Find an equation for each hyperbola. Vertices \((0,5)\) and \((0,-5) ;\) passing through \((3,10)\)

Short Answer

Expert verified
The equation is \( \frac{y^2}{25} - \frac{x^2}{3} = 1 \).

Step by step solution

01

Identify the Center from Vertices

The vertices (0,5) and (0,-5) give us information about the position and size of the hyperbola. Since both vertices lie on the y-axis, we know the hyperbola is vertical.

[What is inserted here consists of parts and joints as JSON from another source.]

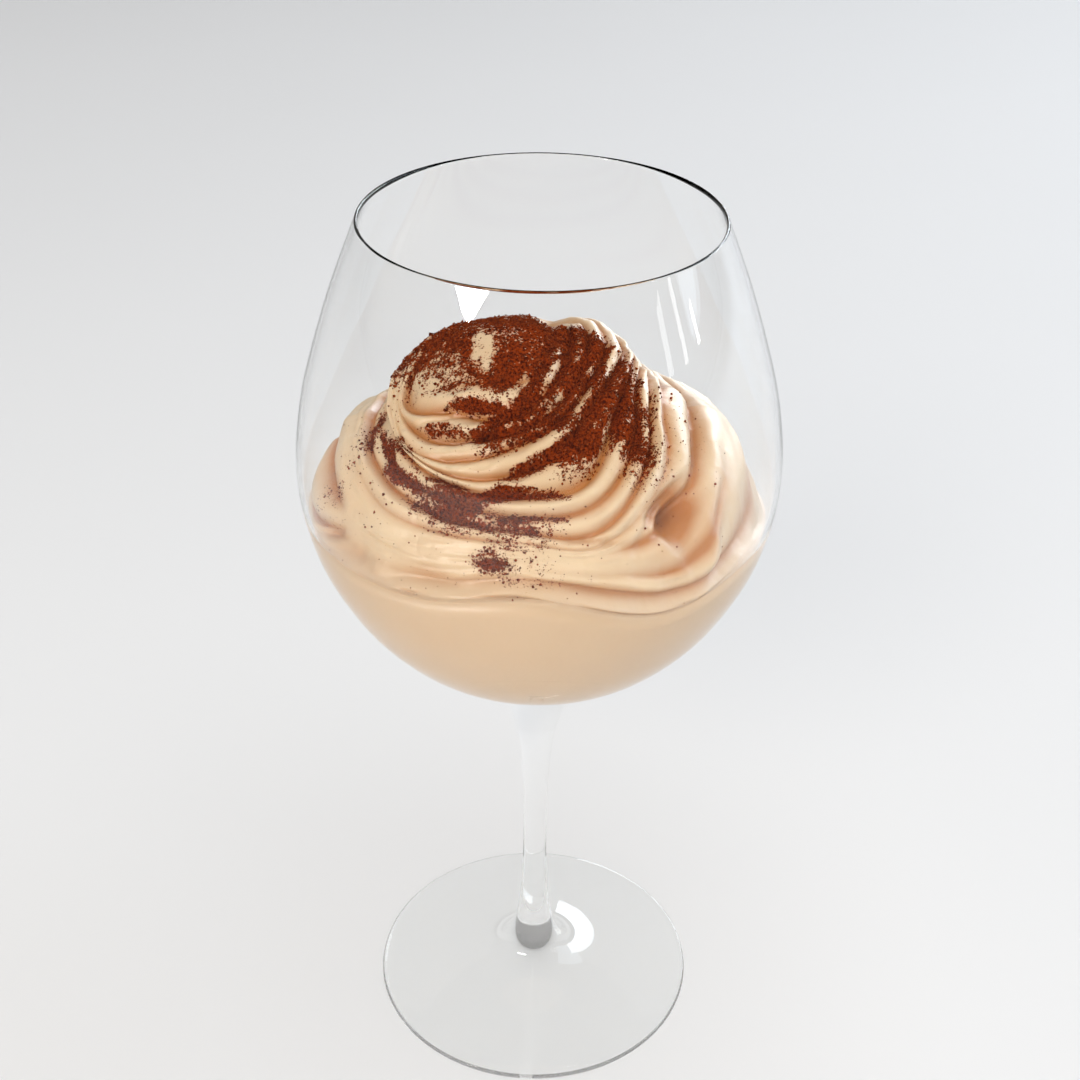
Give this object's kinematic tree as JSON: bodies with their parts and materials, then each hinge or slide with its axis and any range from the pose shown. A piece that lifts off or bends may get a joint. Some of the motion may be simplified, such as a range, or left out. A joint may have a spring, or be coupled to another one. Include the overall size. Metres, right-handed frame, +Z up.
{
  "type": "chocolate mousse in a wine glass",
  "caption": "Stemmed balloon wine glass filled with pale chocolate mousse, piped in an off-centre swirl of ridges and dusted with cocoa.",
  "frame": {"origin": "centre of the foot's flat underside, on the surface that the glass stands on", "axes": "+Z up along the stem's axis; +X to the right and -Y to the front, where the eye of the swirl lies"},
  "size_m": [0.1066, 0.1066, 0.2127],
  "materials": {
    "clear_glass": "clear polished thin-walled glass",
    "chocolate_mousse": "soft moist satin cream, pale caramel brown, dusted with cocoa",
    "cocoa_powder": "dry matte red-brown powder"
  },
  "bodies": {
    "root": {"wine_glass": "clear_glass", "mousse": "chocolate_mousse"}
  },
  "joints": []
}
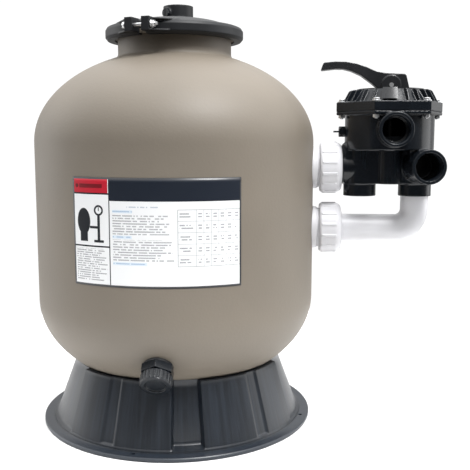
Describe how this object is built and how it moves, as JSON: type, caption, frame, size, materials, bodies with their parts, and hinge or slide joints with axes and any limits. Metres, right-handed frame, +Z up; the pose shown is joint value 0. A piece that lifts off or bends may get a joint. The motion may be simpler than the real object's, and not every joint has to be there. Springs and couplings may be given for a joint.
{
  "type": "sand filter tank",
  "caption": "Moulded filter tank on a fluted base, with a clamped lid, a drain and a side-mounted multiport valve on two unions.",
  "frame": {"origin": "on the tank's vertical axis in the floor plane, at the centre of the four floor-bolt holes", "axes": "+Z up along the tank; -Y towards the label and the drain; +X towards the unions and the multiport valve"},
  "size_m": [0.7441, 0.5245, 0.757],
  "materials": {
    "tank_taupe": "satin moulded shell",
    "label_print": "printed film",
    "clamp_grey": "satin moulded",
    "base_black": "satin gloss moulded",
    "valve_black": "satin gloss moulded",
    "handle_grey": "satin moulded",
    "pvc_white": "satin moulded",
    "rubber_black": "matte",
    "zinc_steel": "zinc plated"
  },
  "bodies": {
    "filter": {"base_skirt": "base_black", "tank_shell": "tank_taupe", "label": "label_print", "dome_lid": "clamp_grey", "lid_oring": "rubber_black", "clamp_half_right": "clamp_grey", "clamp_half_left": "clamp_grey", "clamp_bolts": "zinc_steel", "clamp_nuts": "zinc_steel", "clamp_washers": "zinc_steel", "bulkhead_upper": "pvc_white", "bulkhead_lower": "pvc_white", "bulkhead_gaskets": "rubber_black", "bulkhead_locknuts": "pvc_white", "union_orings": "rubber_black", "union_tail": "pvc_white", "elbow_pipe": "pvc_white", "valve_body": "valve_black", "valve_body_plug": "valve_black", "valve_lid": "valve_black", "valve_lid_oring": "rubber_black", "lid_screws": "zinc_steel", "lid_washers": "zinc_steel", "lid_nuts": "zinc_steel", "position_ring": "handle_grey", "spider_gasket": "rubber_black", "drain_fitting": "valve_black", "drain_gasket": "rubber_black", "drain_strainer": "valve_black", "drain_cap_oring": "rubber_black", "inlet_pipe": "pvc_white", "diffuser": "pvc_white", "outlet_pipe": "pvc_white", "lateral_hub": "pvc_white", "laterals": "pvc_white", "air_tube": "pvc_white"},
    "upper_nut": {"union_nut_upper": "pvc_white"},
    "lower_nut": {"union_nut_lower": "pvc_white"},
    "drain_cap": {"drain_cap": "valve_black"},
    "gauge_plug": {"gauge_port_plug": "valve_black"},
    "relief_screw": {"air_relief_screw": "valve_black"},
    "turn_group": {"slip_washer": "pvc_white"},
    "rotor_group": {"rotor": "valve_black", "handle_pin": "zinc_steel", "spring": "zinc_steel"},
    "handle": {"handle": "handle_grey"}
  },
  "joints": [
    {"name": "valve_turn", "type": "hinge", "parent": "filter", "child": "turn_group", "pos_m": [0.392, 0, 0.6], "axis": [0, 0, 1], "continuous": true},
    {"name": "rotor_lift", "type": "slide", "parent": "turn_group", "child": "rotor_group", "axis": [0, 0, 1], "range_m": [0, 0.005], "stiffness_N_per_m": 3000, "springref_m": -0.008, "deforming": ["spring"]},
    {"name": "handle_tilt", "type": "hinge", "parent": "rotor_group", "child": "handle", "pos_m": [0.392, 0, 0.615], "axis": [0, -1, 0], "range_deg": [0, 12]},
    {"name": "upper_nut_turn", "type": "hinge", "parent": "filter", "child": "upper_nut", "pos_m": [0.285, 0, 0.467], "axis": [1, 0, 0], "continuous": true},
    {"name": "lower_nut_turn", "type": "hinge", "parent": "filter", "child": "lower_nut", "pos_m": [0.285, 0, 0.356], "axis": [1, 0, 0], "continuous": true},
    {"name": "drain_cap_turn", "type": "hinge", "parent": "filter", "child": "drain_cap", "pos_m": [0, -0.2485, 0.13229], "axis": [0, -0.7782, -0.628], "continuous": true},
    {"name": "gauge_plug_turn", "type": "hinge", "parent": "filter", "child": "gauge_plug", "pos_m": [0.007, 0, 0.75], "axis": [0, 0, 1], "continuous": true},
    {"name": "relief_screw_turn", "type": "hinge", "parent": "filter", "child": "relief_screw", "pos_m": [-0.00839, -0.0197, 0.743], "axis": [-0.6157, -0.788, 0], "continuous": true}
  ],
  "couplings": [
    {"joint": "handle_tilt", "follows": "rotor_lift", "rad_per_m": 41.85}
  ]
}
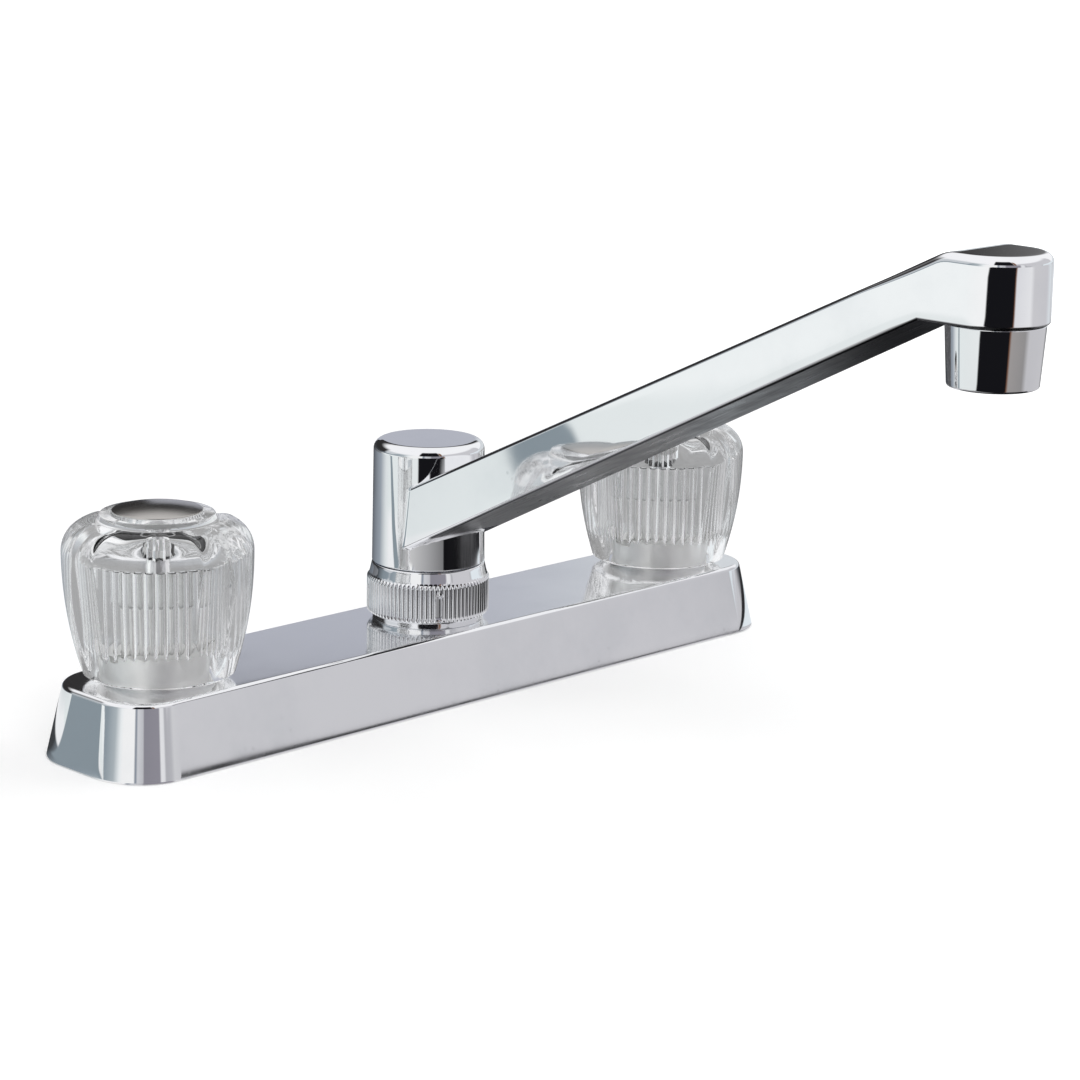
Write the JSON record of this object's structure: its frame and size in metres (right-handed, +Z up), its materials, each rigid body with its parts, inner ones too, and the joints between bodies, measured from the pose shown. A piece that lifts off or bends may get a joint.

The center of the hyperbola is the midpoint of (0,5) and (0,-5), which is (0,0).
02

Determine the Parameter a

The distance between the center (0,0) and either vertex (0,5) or (0,-5) is 5. In a hyperbola, this distance is represented by the parameter 'a'. Therefore, a = 5.
03

Write the General Equation of the Hyperbola

For a vertical hyperbola centered at (0,0), the standard form of the equation is: \[ \frac{y^2}{a^2} - \frac{x^2}{b^2} = 1 \]Substituting a = 5, we have: \[ \frac{y^2}{25} - \frac{x^2}{b^2} = 1 \]
04

Use the Given Point to Solve for b

The hyperbola also passes through the point (3,10). Substitute x=3, y=10 into the equation: \[ \frac{10^2}{25} - \frac{3^2}{b^2} = 1 \]\[ \frac{100}{25} - \frac{9}{b^2} = 1 \] \[ 4 - \frac{9}{b^2} = 1 \] \[ \frac{9}{b^2} = 3 \] \[ b^2 = 3 \] Thus, b is the square root of 3.
05

Write the Final Equation of the Hyperbola

Now that we have determined b^2 = 3, substitute this back into the hyperbola equation: \[ \frac{y^2}{25} - \frac{x^2}{3} = 1 \] This is the equation of the hyperbola.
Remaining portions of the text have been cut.